N – Philippe Jaffeux
Je me souviens que, dans ses Fictions, Borges concevait la bibliothèque absolue comme l’ensemble de toutes les combinaisons possibles avec toutes les lettres de l’alphabet, Reinhard Jirg, lui, nous a appris qu’il était possible d’étendre le nombre de ces combinaisons en insérant des signes de ponctuation dans les mots pour les transformer et, à travers son utilisation spatiale des lettres, Philippe Jaffeux va encore plus loin en utilisant les intervalles et la mise en exposition des lettres comme partie intégrante du langage écrit.

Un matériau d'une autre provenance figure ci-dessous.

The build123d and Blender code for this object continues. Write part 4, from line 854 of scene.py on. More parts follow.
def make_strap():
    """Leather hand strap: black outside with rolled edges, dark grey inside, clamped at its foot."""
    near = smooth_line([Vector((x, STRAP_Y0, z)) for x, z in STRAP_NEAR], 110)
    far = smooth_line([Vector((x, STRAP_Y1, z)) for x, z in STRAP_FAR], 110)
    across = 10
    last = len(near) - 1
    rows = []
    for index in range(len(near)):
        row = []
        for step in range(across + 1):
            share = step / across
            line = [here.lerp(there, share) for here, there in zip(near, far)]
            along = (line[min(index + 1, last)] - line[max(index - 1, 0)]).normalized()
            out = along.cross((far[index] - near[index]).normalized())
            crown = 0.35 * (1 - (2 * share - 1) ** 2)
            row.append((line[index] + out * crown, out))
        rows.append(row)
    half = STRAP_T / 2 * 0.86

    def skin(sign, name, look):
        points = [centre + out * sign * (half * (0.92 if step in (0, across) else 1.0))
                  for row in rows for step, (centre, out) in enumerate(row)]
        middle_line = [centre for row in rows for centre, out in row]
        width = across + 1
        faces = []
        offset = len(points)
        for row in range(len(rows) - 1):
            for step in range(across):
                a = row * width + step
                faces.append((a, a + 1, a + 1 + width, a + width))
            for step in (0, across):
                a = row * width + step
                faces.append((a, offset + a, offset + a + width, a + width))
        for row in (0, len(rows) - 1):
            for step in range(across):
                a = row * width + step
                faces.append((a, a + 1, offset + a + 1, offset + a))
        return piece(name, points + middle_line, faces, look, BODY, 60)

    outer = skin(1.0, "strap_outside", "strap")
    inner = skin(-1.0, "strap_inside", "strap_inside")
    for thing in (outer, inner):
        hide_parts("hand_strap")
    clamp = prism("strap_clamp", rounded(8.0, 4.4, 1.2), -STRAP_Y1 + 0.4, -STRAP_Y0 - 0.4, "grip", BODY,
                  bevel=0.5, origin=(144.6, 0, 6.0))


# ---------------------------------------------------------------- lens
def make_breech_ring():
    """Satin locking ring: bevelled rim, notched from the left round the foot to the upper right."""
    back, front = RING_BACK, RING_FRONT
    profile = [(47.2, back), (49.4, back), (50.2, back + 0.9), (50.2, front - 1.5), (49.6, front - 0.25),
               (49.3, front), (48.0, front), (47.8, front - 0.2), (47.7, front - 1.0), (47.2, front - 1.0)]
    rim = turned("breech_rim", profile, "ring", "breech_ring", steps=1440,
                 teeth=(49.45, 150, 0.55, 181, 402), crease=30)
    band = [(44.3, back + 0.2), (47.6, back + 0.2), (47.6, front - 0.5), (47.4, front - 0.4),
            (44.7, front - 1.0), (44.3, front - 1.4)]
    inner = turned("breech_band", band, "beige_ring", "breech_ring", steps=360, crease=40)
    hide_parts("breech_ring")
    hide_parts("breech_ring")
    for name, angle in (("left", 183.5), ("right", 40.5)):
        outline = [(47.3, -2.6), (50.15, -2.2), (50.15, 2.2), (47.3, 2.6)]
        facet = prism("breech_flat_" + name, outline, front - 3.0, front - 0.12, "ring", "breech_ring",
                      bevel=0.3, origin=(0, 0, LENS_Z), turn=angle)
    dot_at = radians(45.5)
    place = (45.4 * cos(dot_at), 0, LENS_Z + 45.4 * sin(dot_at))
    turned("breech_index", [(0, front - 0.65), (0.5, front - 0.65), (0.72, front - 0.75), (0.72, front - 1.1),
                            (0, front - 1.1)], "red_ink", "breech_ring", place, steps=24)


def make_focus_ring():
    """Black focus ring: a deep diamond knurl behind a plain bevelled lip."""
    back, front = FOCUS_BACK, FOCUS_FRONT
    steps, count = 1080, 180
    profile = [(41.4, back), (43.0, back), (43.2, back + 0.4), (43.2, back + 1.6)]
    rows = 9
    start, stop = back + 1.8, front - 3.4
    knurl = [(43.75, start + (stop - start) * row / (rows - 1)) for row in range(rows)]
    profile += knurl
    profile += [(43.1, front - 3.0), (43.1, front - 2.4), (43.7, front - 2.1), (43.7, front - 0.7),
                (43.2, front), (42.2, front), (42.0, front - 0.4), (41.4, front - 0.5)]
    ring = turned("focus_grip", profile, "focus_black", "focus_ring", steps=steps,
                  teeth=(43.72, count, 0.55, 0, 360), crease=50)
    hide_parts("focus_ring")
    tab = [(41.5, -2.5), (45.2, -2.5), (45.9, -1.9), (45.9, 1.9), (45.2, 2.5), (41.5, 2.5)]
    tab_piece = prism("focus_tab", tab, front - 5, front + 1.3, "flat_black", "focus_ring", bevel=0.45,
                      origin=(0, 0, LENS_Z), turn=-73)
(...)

Il tente ainsi, dans un univers ou le langage est numérisé, une certaine forme de réconciliation entre la littérature et les mathématiques en utilisant des espaces géométriques délimités, des quantités de signes, de lettres, de lignes, d’intervalles,… strictement définies a priori, une façon de compter en écrivant ou d’écrire en comptant.
En introduction à l’opuscule consacré à la lettre N, il précise son projet littéraire : « la lettre N, intitulée « l’énième », est composée de 26 carrés de 14 cm (et donc d’une superficie de 196 cm²). Chaque carré contient 26 phrases, 33 lignes et 32 interlignes ainsi que 196 lettres n dont chacune des apparitions est décalée. La ponctuation progressive consiste à mettre en exposant la dernière lettre des 26 phrases de la page A jusqu’à 26 dernières lettres des 26 phrases de la page Z. La pagination élève chaque lettre de l’alphabet à la puissance n. La lettre n disparait sur la dernière phrase avant de réapparaître dans un mot final de la lettre O. »
Une véritable aventure dans la jungle des lettres et des mots à travers les multiples contraintes que l’auteur s’est imposées, une performance d’écriture mais aussi une performance de lecture pour le quidam qui s’aventure dans cet univers inconnu. Certainement un véritable bonheur pour tous les amoureux de littérature expérimentale, de trituration du langage écrit, et pour les amateurs de paléographie qui voudraient s’exercer à lire des textes du futur plutôt que des textes anciens, à déchiffrer la partition des poètes de demain.
Il convient aussi de noter l’excellent travail de l’éditeur qui a réussi à mettre en page ce tour de force littéraire en réalisant lui aussi un véritable tour de force éditorial.
« Je réduis l’écart e n tre u n e fictio n et l’espace d’u n e pagi n atio n pour m’élever vers l’alphabet d’u n e puissa n ce… Je m’efface deva n t un quatorzième hasart car la trace d’u n rythme fi n al joue avec la marche d’un sile n ce i n corrigible… » (les lettres en italiques sont mises en exposant dans le texte original).